November 29, 2014

More Things Up North

Enfeh village; a collection of home-built structures
 
 
Okay, last (long drawn out) post on some things to see up north: We’re still in Enfeh, a small (Greek orthodox) fishing village on the coast. It’s funny how villages in Lebanon are typified according to their religion, as if there’d be a difference. But we do that in Holland too, if it involves a religious community with a rather extreme character. Staphorst, for instance, a village in the north east, is always associated with the ‘Black Stocking Church’, a Calvinistic domination of a rather severe kind. I remember that you were not supposed to lawn on Sunday, but do not know if that is still this way.

 
 
Enfeh is a jumbled collection of houses all build on the shore, in a style that reminds me of Catal Huyuk, or modern day touristic Greece. To get to the peninsula, which is the oldest (and no longer inhabited) part of the village, you really need to clamber over home-made wooden bridges, through a graveyard, by some rather disheveled summer chalets, through a volleyball field, past some fishing huts and through a deep rock-cut trench, before you end up on the peninsula.
 
 
That rock-cut trench is an odd feature. Some say it was cut out during Crusader times, something like a moat, which would protect the inhabitants of the peninsula from attackers. If that is the case, then it is a bit of a fail, as the water level isn’t high enough; you can just walk across. At one point there is a standing pillar, which could be interpreted as a support for a draw bridge, but either the trench wasn’t finished, or the sea level dropped, or the floor lifted itself, or it just isn’t meant as a safety barrier.
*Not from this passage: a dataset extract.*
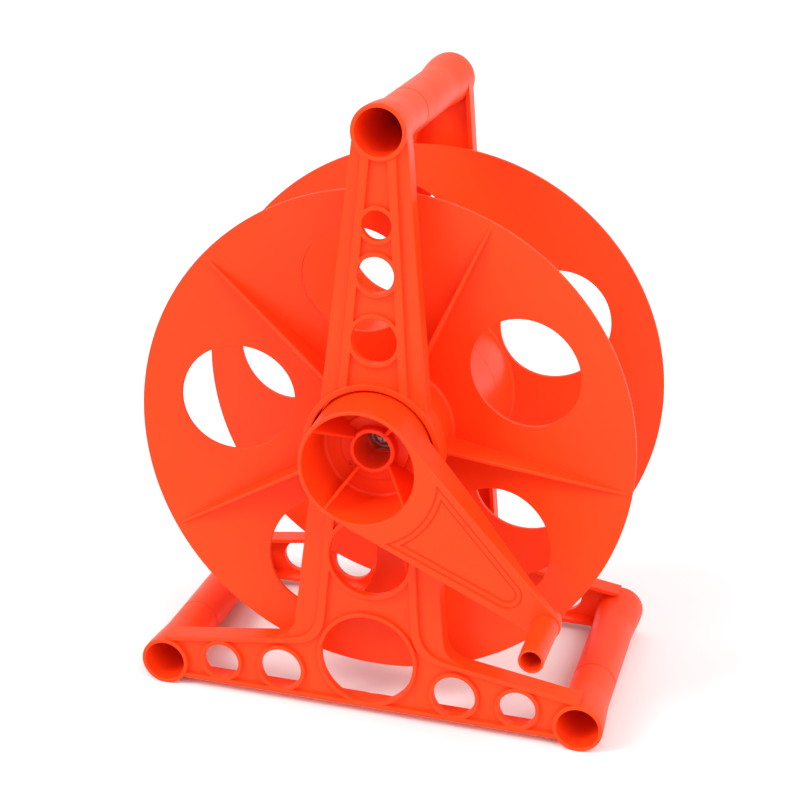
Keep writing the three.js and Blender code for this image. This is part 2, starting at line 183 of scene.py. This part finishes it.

I go for the last explanation. The differences between high and low tide in the Mediterranean are neglectable.
 
The rock-cut trench, separating the peninsula from the main land
 
Then there’s the story that this was a Phoenician dry-dock, where ships were built in very close proximity of the sea. Why they would cut through the entire rock from one end to the other, is a bit of an overachiever’s feat. So I nix that theory as well. It’s got to have some purpose though to put so much manpower in a feature for a small town, that at one point in time, Enfeh must have been a thriving village.
 
 
What’s nice about the town is that it looks pretty much the same as it must have some 1,000 years ago, if not more. Very little town planning, they just built on top of the ruins of previous dwellings, like in the old days. For some reason I always end up in this town in winter time, when it is grim weather with ominous skies. I keep telling myself to spend a summer here, go fishing, start diving again, and make art projects with shells and drift wood. I seem to lose myself in working, rather than living, these days. But one day, I am going to do it.
 

4 comments:

Anonymous said...

heb je een nieuw fototoestel?
Y.

Sietske said...

Nee, scherp ze iets zwaarder aan in Picasa.

Tanya Dernaika said...

I can't believe this is in Lebanon. It looks like a Greek fishing port.

Fadi said...

I loved this! My hometown is just a few minutes away (Amioun) and yet I have yet to visit that part of Anfeh. Love your blog!